There are any number of ways the government could gather money to fund the state. They could choose one person a day and take all their assets; they could number every penny of currency (paper or electric) and appropriate everything ending in a randomly selected number on the first of each month. These are lottery systems. Instead, we have a threshold system.
The quantity of money hoarded is not taxed; it's the flow of money that is all-important. Money is always in movement--in that sense it's like an aeroplane (which must always fly otherwise it'd fall or sit on the ground), or electricity, or weather. As money moves across thresholds, then it's taxes. This is just pragmatic: it's too hard to implement a taxes if it's based on a lottery or the size of a hoard. We must treat tax as static in the medium that is between individuals (corporations are individuals) in finance-space; tax is loss in the signal.
I don't like the tax system now for two reasons: First, I don't like models that presuppose a collection of individuals making transactional exchanges. The world is fuzzier than that, and our tax system deals with it at great expense--we have exceptions for families and the different contexts of individuals (buying for self or buying as a company representative), corrections to avoid money being taxed twice (what are we taxing again?). VAT disappears among businesses--why are they privileged to run in a tax-free world? The tax code is attempting to reach some kind of mythical balance, but has forgotten what it's all about. Second, taking a levy every time money moves across a threshold made sense when money was an abstracted form of value, because you'd only ever move money to compensate for a corresponding - and reverse - flow of value. It is clear, in that world, what taxes pay for: taxes pay for finance-space border police. They pay to keep value and money balanced; to keep individuals from cheating (by funding a legal framework and practitioners to deploy and enforce it); to protect money and value in transit.

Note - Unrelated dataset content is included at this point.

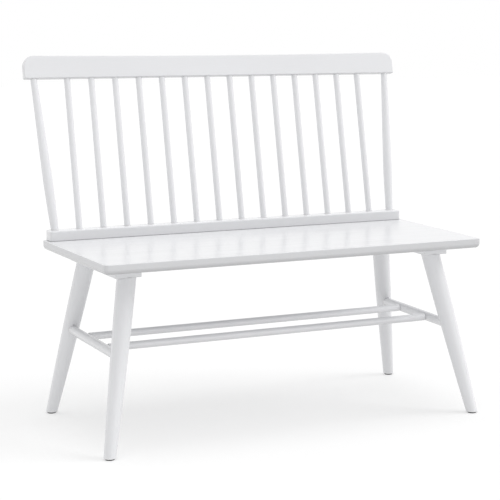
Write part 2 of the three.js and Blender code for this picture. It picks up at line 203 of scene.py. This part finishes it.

I don't get any of this now. I pay for a digital track on a credit card. My credit card comes with insurance; my music isn't going to be pilfered (besides, it's non-rivalrous). If I give somebody money using PayPal for a product on eBay, those parties take their cuts because I'm getting something from them: police (in the form of reputation); exchange security (in the form of escrow); delivery.
Let me say this: The state should tax me. I agree with that on principle (although I'm happy to try out other ideas). But while the threshold they've chosen for taxing money flow has worked historically, it doesn't make sense now. It doesn't hold together. And now that has happened, money gathering is happening for its own sake. I wouldn't mind if it was being grabbed to enrich the evil overlords, at least then taxation would have a purpose. What I'm scared of is taxation collapsing into its own functional system which doesn't reference the outside world. That would make it impossible to discuss without shifting the discourse into its own terms, which would be the same as supporting it. What taxation needs, then, is underpinning.
I propose that tax gets back to basics, and joins completely to the legal (and justice) systems. Put simply, if an exchange of money involves reference to the established legal system of a country, a royalty must be paid to the country.
Think of the legal framework as code, or better, as code libraries, maybe even a complete application framework. Contracts - to supply goods, remain on a payroll, buy time, whatever - are classes of new code that sit on top of the framework. They are inert, to begin with. Like stones in Go, or like fielders in cricket, they act not by being active, but by the potential for action: they are powerful in standoff. Contracts are legal counterfactuals (we hope, every time). (If a contract is activated, that's like instantiating the code and running it to discover its conclusions--the outcome code can't be known without running it.) When a contract makes use of the legal framework, constructed over a 1000 years, it is calling out to an external API. Not just that, but in a piece of wonderful service design, the government promises to enforce that API, with the powers at its disposal. Tax should be paid for that service.
Companies would pay tax to employ people, so they can enforce their contracts. Banks would skim off tax on transactions when you make a payment, so they can enforce their contracts. Every purchase in a shop would include tax, because there's a consumer rights contract you're paying for. PayPal would pay tax, because they need recourse to debt collectors if there's fraud. Of course, PayPal could eat any fraud problems with a good insurance policy--but then the tax would come out of their insurance payment policy (otherwise the insurance company could rip them off). And companies could build their own police force and legal framework--but they dodge tax at the moment, if they're not already in an exception loophole, and it'd probably be cheaper to leave it to the government than build their own. No tax return required, either. Tax is taken live, at the point of contract.
For transactions where there's a lot of trust, between individuals or with local traders, there's no need for tax. Sure, that means in places where there's high social capital, the tax revenue will be correspondingly lower--but isn't that an incentive we'd like to have in place?
Some worries: A lot of laws are about behaviour, what about them? Also, this system would turn legal protection into a luxury that many would chose to risk doing without. I like that there can be many different tax systems, all addressing an appropriate threshold in the flow, but what is a good threshold for local amenities?